I've read Acts 2 at least 60 times, given how many Pentecost Sundays I've celebrated. It's the story of the Holy Spirit empowering the disciples to share the story of Jesus and his resurrection in multiple languages. But Smith's reflections remind me: there's always more to see. 

The miracle of Pentecost prompts two questions from those who felt its impact: how could they hear ‘the wonders of God’ declared in their own languages (vv. 5–11)? And ‘What does this mean?’ (v. 12)....

Pentecost did not reverse the linguistic diversity which resulted from human arrogance at Babel. By enabling the members of the audience to hear the message in their own native language it affirmed local cultures and vernacular languages as vehicles for the global spread of the gospel. As to the second question, concerning the meaning of this event, it is that all peoples on earth may now be able to say, ‘God speaks my language.’ Justo Gonzalez observes that the Holy Spirit might have enabled the crowd to understand the Aramaic spoken by the disciples, but instead gave them the gift of hearing about Jesus in their mother tongues.(Justo Gonzalez, Acts: The Gospel of the Spirit, Orbis Books, 2001, p 392)

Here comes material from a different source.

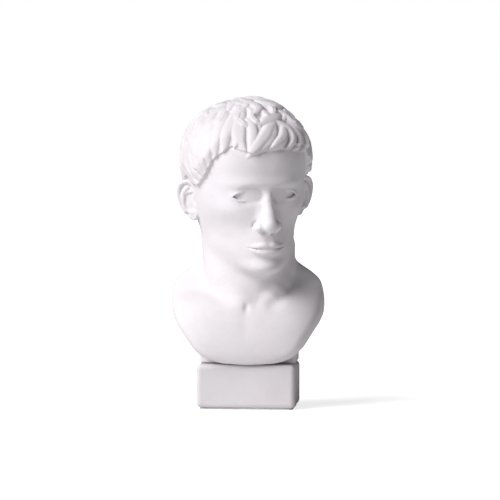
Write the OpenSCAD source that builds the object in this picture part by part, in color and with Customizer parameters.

As American Christians, we sometimes think the whole world should speak English. 

We also sometimes think our interpretations are the correct ones. We resist learning from other perspectives, or listening to other points of view. 

We think our own form of Christianity is the most accurate representation of God, his word, his work, his intent. 

But God speaks in many languages. All imperfect. All colored by local context. All incapable of capturing the full mysteries of God's love, grace and grandeur. 

We see in part, and we know in part. 

God, forgive us for our arrogance, and teach us to listen better as you speak in languages other than our own.